Rishi Sunak has blamed striking doctors for pushing up NHS waiting lists in a fiery exchange with an A&E worker.
The prime minister was taken to task over his pledge to cut soaring waiting lists, which last month jumped to see a record 7.5m patients waiting to start treatment.
Asked whether he was failing to deliver on his pledge, Mr Sunak said “we were making progress” but said staff walkouts had undermined that progress and driven up waiting lists.
He said the government had taken a “firm and fair” point of view in accepting recommendations from pay review bodies.
But, during an LBC phone-in, Mr Sunak said while nurses and some NHS workers had accepted the government’s offer, “unfortunately we still have groups of people who are not doing that”.
“They are striking and that is the reason that the waiting lists are going up,” he said.
A furious A&E registrar named Olivia said it was “amazing” to hear the PM blame spiralling waiting lists on doctors going on strike.
“You are losing staff because we are undervalued,” she said.
The British Medical Association member said: “It is not just doctors, it is everyone, we are all leaving.
“A happy workforce is your responsibility. You’re the prime minister, you are the government, your staff aren’t happy and that’s your fault.”
Mr Sunak told the doctor: “Fundamentally, you and I are not going to agree, because your union is asking for a 3 per cent pay rise.
“I don’t think that’s reasonable, I don’t think that’s affordable and I don’t think that’s fair.
“Millions of others have accepted the recommendations and I would urge your union to do the same.”
But nursing union the RCN said Mr Sunak’s comments “add insult to injury”. “Blaming nurses for the state of the NHS is a low blow,” said director Patricia Marquis.

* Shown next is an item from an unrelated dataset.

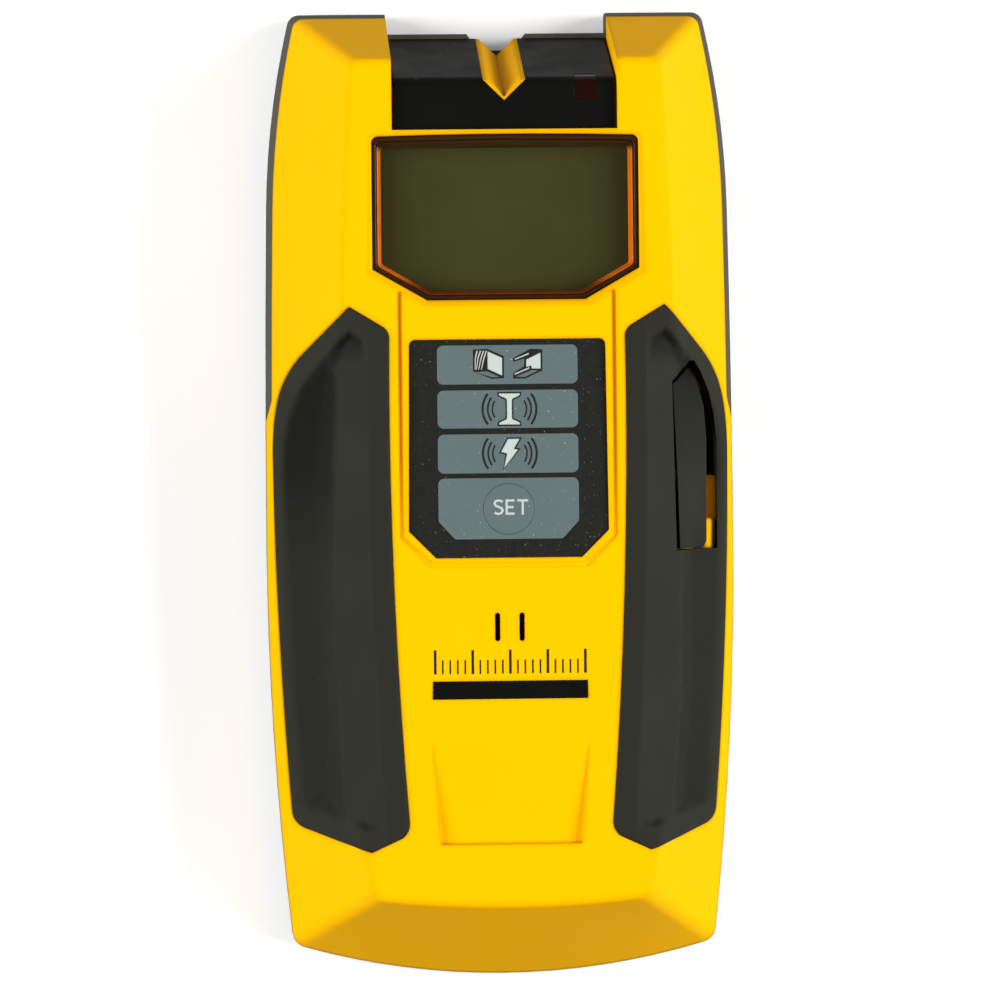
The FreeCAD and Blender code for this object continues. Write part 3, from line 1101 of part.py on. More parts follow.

She said NHS staff took industrial action because of the deteriorating standards of care and spiralling waiting lists – which were growing “a long time before the pandemic and strike action”.
“The prime minister should take responsibility for the knife-edge position of the NHS and not point the finger,” she said.
The PM has made cutting waiting lists one of his priorities for 2023, pledging in January that “lists will fall and people will get the care they need more quickly”.
However, hospital leaders have warned they are not confident they will hit key NHS targets to reduce the waiting list in 2024 and 2025.
And last month, health minister Maria Caulfield conceded that the record number of Britons now waiting for treatment will “probably will go up higher”.
Two leading health think tanks have also warned the prime minister is “highly unlikely” to hit the target.
The Health Foundation said the chances of cutting the overall waiting lists by the next election, expected in autumn 2024 were “vanishing small”, while the King’s Fund said overall waiting lists would probably “continue to rise between now and the next general election”.